There is evidence in the record from which to credit Rosemary Loughery's present assertion that the McNally decision alone, had she known about it, would have induced her to chance a trial on the conspiracy count. There is also evidence, however, to the effect that her initial decision to plead guilty was a "voluntary and intelligent choice", for a number of reasons, of the less onerous of the unattractive options open to her at the time. North Carolina v. Alford, 400 U.S. 25, 31, 27 L. Ed. 2d 162, 91 S. Ct. 160 (1970).
The attorney, who Loughery alleges was ineffective in his representation of her, asserts that there were significant other considerations, all of which she discussed with him, in reaching her decision to plead guilty, and that it was her decision, not his, to do so. He informed her, accurately, that neither her own belief in her innocence, nor her innocence in fact, assured an acquittal at trial.
Loughery was also concerned, he says (and she concedes), about a lengthy and costly trial, and the attendant publicity which could embarrass her friends and family. The government had agreed, says the attorney, to ignore certain other suspect activities which could have resulted in her prosecution for unrelated offenses in Pennsylvania and New Jersey. And Loughery was made aware by him that her acknowledgement of her guilt, coupled with the government's perception of her culpability as being less than that of her co-defendant, gave some reason to hope for a minimal sentence or probation.

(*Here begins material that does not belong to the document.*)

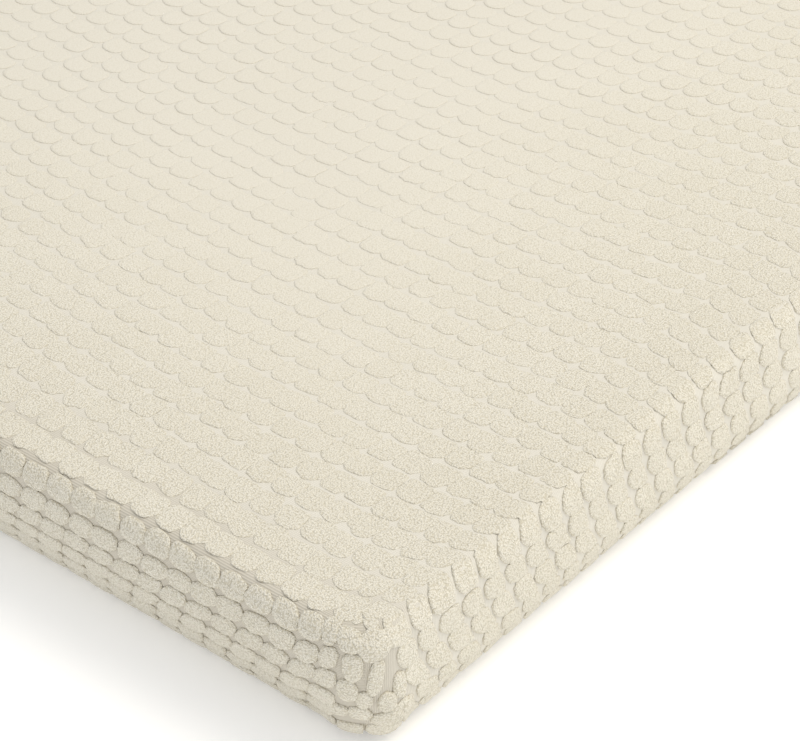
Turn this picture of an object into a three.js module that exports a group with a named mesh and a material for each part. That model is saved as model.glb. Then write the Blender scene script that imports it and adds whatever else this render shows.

To the extent the defendant's innocence or guilt is relevant at this stage, it is Rosemary Loughery's claim that she initially went into business with her co-defendant to sell "paint" to overseas customers, later to sell "oil," and still later other miscellaneous merchandise. She borrowed heavily to invest in the enterprise, and was, she acknowledges, a "contact person" for prospective suppliers and customers when her co-defendant was out of the country. But when her co-defendant once mentioned to her that certain transactions they were contemplating might be criminal, she says, she protested to him that she did not want to do anything illegal and was reassured by him that they would "stick to only legal deals."